» **Material**:
------------------------------------------------
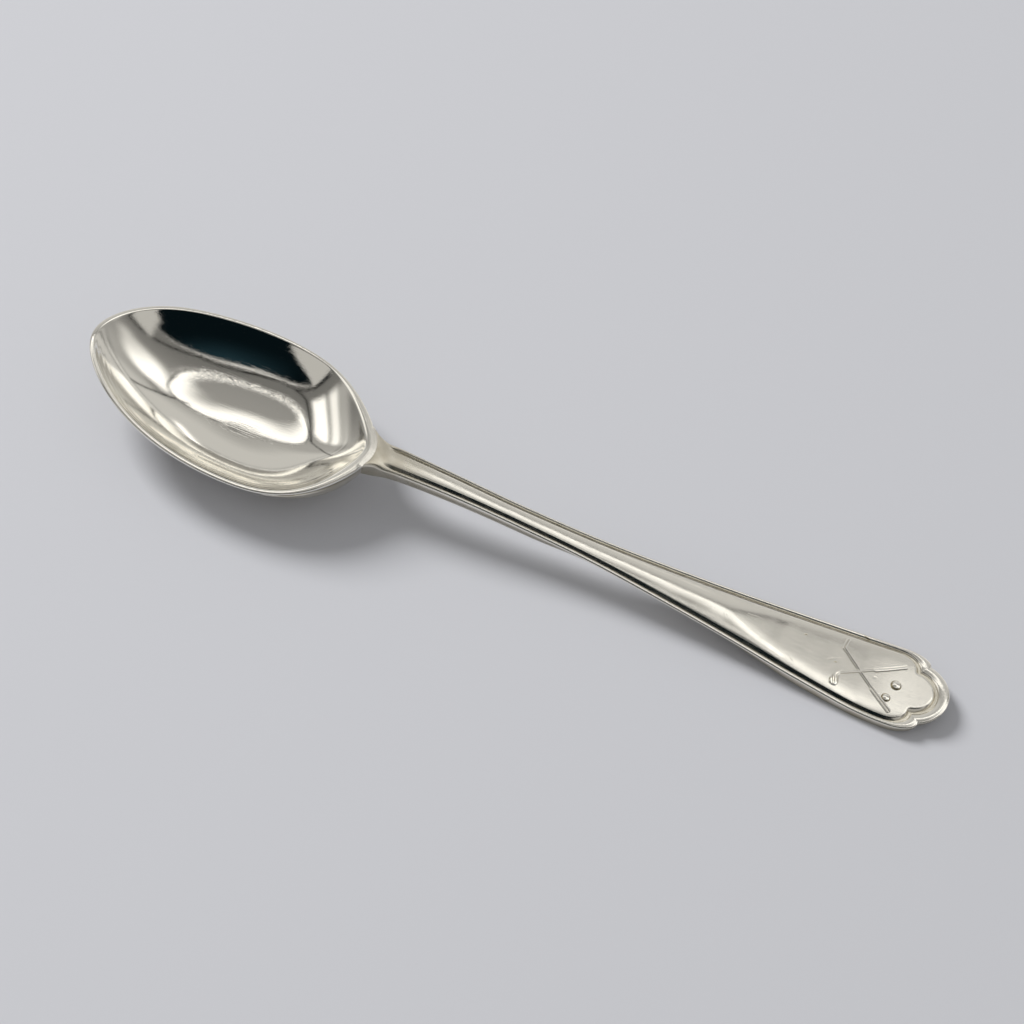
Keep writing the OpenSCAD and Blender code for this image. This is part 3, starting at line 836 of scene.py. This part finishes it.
def silverPlate(name, finish):
    mat = bpy.data.materials.new(name)
    mat.use_nodes = True
    t = NodeTree(mat.node_tree)
    shader = mat.node_tree.nodes["Principled BSDF"]
    place = t.add("ShaderNodeTexCoord").outputs["Object"]
    tarnishAndShade = t.add("ShaderNodeAttribute", attribute_name="tarnishAndShade").outputs["Fac"]
    satin = t.add("ShaderNodeAttribute", attribute_name="satin").outputs["Fac"]
    # tarnish and painted shade: where the piece's vertices carry it, broken up by cloudy noise
    clouds = t.noise(place, plate["cloudScale"], 4, 0.6)
    specks = t.range(t.noise(place, plate["speckScale"], 3, 0.65), 0.55, 0.75)
    amount = t.math("MULTIPLY", tarnishAndShade, t.range(clouds, 0.25, 0.7, 0.6, 1.05))
    depth, dark = scratched(t, place, finish["marks"])
    amount = t.math("MULTIPLY_ADD", t.math("MULTIPLY", specks, finish["specks"]), clouds, amount)
    amount = t.math("ADD", amount, dark, clampIt=True)
    colour = t.add("ShaderNodeMix", {"A": (*plate["silver"], 1), "B": (*plate["tone"], 1)},
                   {"Factor": t.math("MULTIPLY", amount, finish["toneShare"])}, data_type="RGBA")
    shader.inputs["Metallic"].default_value = 1
    # fine scratches, much longer than wide
    across, lengthwise = 1 / plate["scratchWidth"], 1 / plate["scratchLen"]
    heights = None
    for angle, share in finish["scratches"]:
        lines = t.noise(t.stretched(place, (lengthwise, across, across), angle), 1.0, 3, 0.6)
        lines = t.math("MULTIPLY", t.range(lines, 0.52, 0.8), share)
        heights = lines if heights is None else t.math("ADD", heights, lines)
    dents = t.noise(place, finish["dentScale"], 1, 0.4)
    height = t.math("MULTIPLY_ADD", dents, finish["dentShare"], heights)
    height = t.math("MULTIPLY_ADD", depth, -finish["markDepth"], height)
    if finish.get("ripple"):
        # faint ripples inside the bowl that follow the rim on the side it is scooped from
        fromRim = t.add("ShaderNodeAttribute", attribute_name="fromRim").outputs["Fac"]
        side = t.range(t.add("ShaderNodeSeparateXYZ", links={"Vector": place}).outputs["Y"], 0.001, -0.004)
        shown = t.math("MULTIPLY", side, t.range(fromRim, 3.4, 1.6))
        stray = t.noise(place, plate["strayScale"], 2, 0.5)
        turns = t.math("MULTIPLY", fromRim, plate["rippleTurn"])
        turns = t.math("MULTIPLY_ADD", stray, plate["rippleStray"], turns)
        ripples = t.math("MULTIPLY", t.math("SINE", turns), shown)
        height = t.math("MULTIPLY_ADD", ripples, finish["ripple"], height)
    bump = t.add("ShaderNodeBump", {"Strength": finish["bump"], "Distance": plate["bumpDepth"]},
                 {"Height": height})
    rough = t.math("MULTIPLY_ADD", satin, finish["satinRough"], finish["rough"])
    rough = t.math("MULTIPLY_ADD", t.range(clouds, 0.3, 0.7), finish["roughVary"], rough)
    rough = t.math("MULTIPLY_ADD", amount, plate["tonedRough"], rough)
    rough = t.math("MULTIPLY_ADD", heights, plate["scratchedRough"], rough)
    for socket, source in (("Base Color", colour.outputs[2]), ("Normal", bump.outputs["Normal"]),
                           ("Roughness", rough)):
        t.tree.links.new(source, shader.inputs[socket])
    return mat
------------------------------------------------
» **Challenge**:
Repeat the listing exactly, from its first line to its last.

» **Answer in full**:
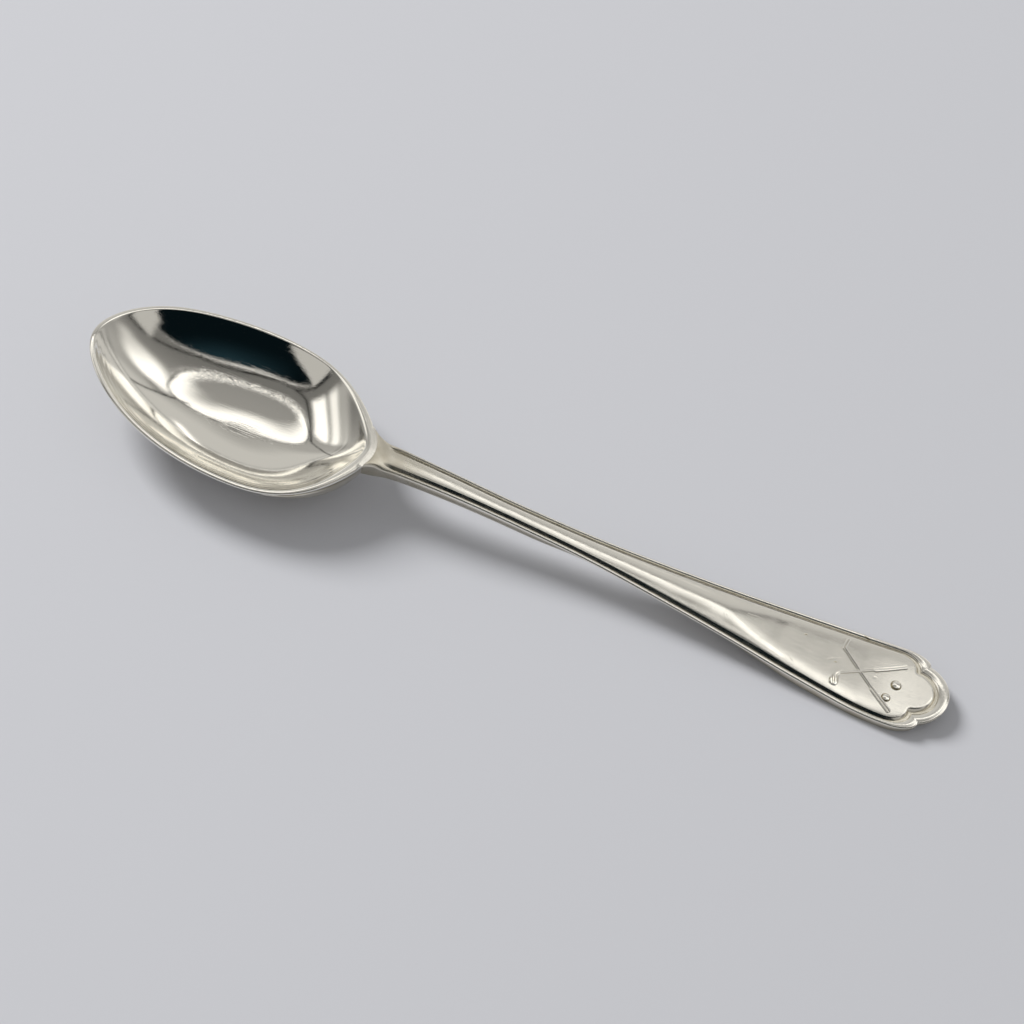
Keep writing the OpenSCAD and Blender code for this image. This is part 3, starting at line 836 of scene.py. This part finishes it.
def silverPlate(name, finish):
    mat = bpy.data.materials.new(name)
    mat.use_nodes = True
    t = NodeTree(mat.node_tree)
    shader = mat.node_tree.nodes["Principled BSDF"]
    place = t.add("ShaderNodeTexCoord").outputs["Object"]
    tarnishAndShade = t.add("ShaderNodeAttribute", attribute_name="tarnishAndShade").outputs["Fac"]
    satin = t.add("ShaderNodeAttribute", attribute_name="satin").outputs["Fac"]
    # tarnish and painted shade: where the piece's vertices carry it, broken up by cloudy noise
    clouds = t.noise(place, plate["cloudScale"], 4, 0.6)
    specks = t.range(t.noise(place, plate["speckScale"], 3, 0.65), 0.55, 0.75)
    amount = t.math("MULTIPLY", tarnishAndShade, t.range(clouds, 0.25, 0.7, 0.6, 1.05))
    depth, dark = scratched(t, place, finish["marks"])
    amount = t.math("MULTIPLY_ADD", t.math("MULTIPLY", specks, finish["specks"]), clouds, amount)
    amount = t.math("ADD", amount, dark, clampIt=True)
    colour = t.add("ShaderNodeMix", {"A": (*plate["silver"], 1), "B": (*plate["tone"], 1)},
                   {"Factor": t.math("MULTIPLY", amount, finish["toneShare"])}, data_type="RGBA")
    shader.inputs["Metallic"].default_value = 1
    # fine scratches, much longer than wide
    across, lengthwise = 1 / plate["scratchWidth"], 1 / plate["scratchLen"]
    heights = None
    for angle, share in finish["scratches"]:
        lines = t.noise(t.stretched(place, (lengthwise, across, across), angle), 1.0, 3, 0.6)
        lines = t.math("MULTIPLY", t.range(lines, 0.52, 0.8), share)
        heights = lines if heights is None else t.math("ADD", heights, lines)
    dents = t.noise(place, finish["dentScale"], 1, 0.4)
    height = t.math("MULTIPLY_ADD", dents, finish["dentShare"], heights)
    height = t.math("MULTIPLY_ADD", depth, -finish["markDepth"], height)
    if finish.get("ripple"):
        # faint ripples inside the bowl that follow the rim on the side it is scooped from
        fromRim = t.add("ShaderNodeAttribute", attribute_name="fromRim").outputs["Fac"]
        side = t.range(t.add("ShaderNodeSeparateXYZ", links={"Vector": place}).outputs["Y"], 0.001, -0.004)
        shown = t.math("MULTIPLY", side, t.range(fromRim, 3.4, 1.6))
        stray = t.noise(place, plate["strayScale"], 2, 0.5)
        turns = t.math("MULTIPLY", fromRim, plate["rippleTurn"])
        turns = t.math("MULTIPLY_ADD", stray, plate["rippleStray"], turns)
        ripples = t.math("MULTIPLY", t.math("SINE", turns), shown)
        height = t.math("MULTIPLY_ADD", ripples, finish["ripple"], height)
    bump = t.add("ShaderNodeBump", {"Strength": finish["bump"], "Distance": plate["bumpDepth"]},
                 {"Height": height})
    rough = t.math("MULTIPLY_ADD", satin, finish["satinRough"], finish["rough"])
    rough = t.math("MULTIPLY_ADD", t.range(clouds, 0.3, 0.7), finish["roughVary"], rough)
    rough = t.math("MULTIPLY_ADD", amount, plate["tonedRough"], rough)
    rough = t.math("MULTIPLY_ADD", heights, plate["scratchedRough"], rough)
    for socket, source in (("Base Color", colour.outputs[2]), ("Normal", bump.outputs["Normal"]),
                           ("Roughness", rough)):
        t.tree.links.new(source, shader.inputs[socket])
    return mat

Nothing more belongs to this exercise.